Am chronologischen Erzählen ist Terrence Malick schon lange nicht mehr interessiert. Vielmehr entwirft er gigantische Paletten an Eindrücken, die unbändig ineinander übergehen und ebenso schnell von einem neuen Gedanken unterbrochen werden. Dennoch baut sich beständig etwas auf und im Hintergrund schwellen die Konflikte an, obwohl kaum ein Wort gesprochen wird. Terrence Malicks Figuren kommunizieren nicht auf offensichtlichem Wege, sondern greifen auf Blicke und Gesten zurück, die das Ensemble zusammenführen und wieder auseinandertreiben. Kommt es trotzdem zum verbalen Austausch, so verschwinden die Stimmen genauso plötzlich im Hintergrund des Geschehens, wie sie in den Vordergrund gekommen sind. Lediglich gesungen darf hier werden – das wünscht sich auch Cook, als er zum ersten Mal in einem lichtdurchfluteten Restaurant auf Rhonda trifft. Fortan sind es Sänger_innen aller Couleur, die zur Stimme von Song to Song avancieren.

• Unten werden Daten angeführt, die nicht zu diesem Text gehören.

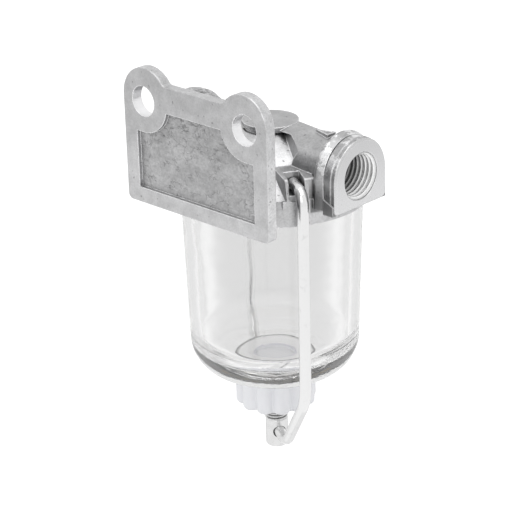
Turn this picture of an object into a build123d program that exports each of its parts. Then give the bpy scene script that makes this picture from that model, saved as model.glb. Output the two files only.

Durfte eben noch Die Antwoord die Menge auf einem Musikfestival zum Toben bringen, erklingt später Patti Smiths Stimme, ehe Lykke Li zwei der wundervollsten Montagen dieses Kinojahres untermalt. Der Vielfalt sind in Song to Song keine Grenzen gesetzt und so verbrüdern sich auf musikalischer Ebene ebenfalls Georg Friedrich Händel, Claude Debussys und Maurice Ravel, während Gustav Mahler einen mitreißenden Sturm heraufbeschwört, der von Arvo Pärts Kompositionen wiederum mit transzendenter Ruhe abgefangen wird. Terrence Malick versteht es wie kaum ein zweiter Regisseur unserer Zeit, genau die Ekstase einzufangen, die aus dem Zusammenspiel von Musik und bewegten Bildern entsteht. Wohin der Film am Ende führt, ist dabei völlig nebensächlich. Entscheidend ist das Erlebnis auf dem Weg zu einem etwaigen Ende – wobei Ende im Fall von Terrence Malicks aktueller Schaffensphase zu einem dehnbaren Begriff geworden ist.

Seit To the Wonder erzählt er eine epische Geschichte, die niemals enden wird und mindestens genauso allumfassend ist, wie seine vorherigen Werke, die sich nie exklusiv um das kleine, sondern sehr selbstbewusst sogar um das große Bild mit allen damit einhergehenden Fragen drehten. Terrence Malick stellt existenzialistische Fragen, ohne selbige je zu formulieren – es passiert alleine durch die sorgfältigen Kompositionen seiner Werke, die in erster Linie bestrebt sind, eine ganz besondere Kinosprache zu finden, die komplett losgelöst von allen narrativen Konventionen ist. Zwar mag Song to Song in dieser Hinsicht wenig Innovationen mit sich bringen und gerade in seinen Bewegungsabläufen überaus vertraut wirken – poetisch ist dieser Film dennoch wie kaum ein zweiter. Niemals herrscht hier Stillstand, denn jedes Arrangement aus Natur, Menschen und Bauten befindet sich bloß für den Bruchteil einer Sekunde in Harmonie, ehe das Chaos ausbricht und sich die Szenenabläufe von alleine neu anordnen.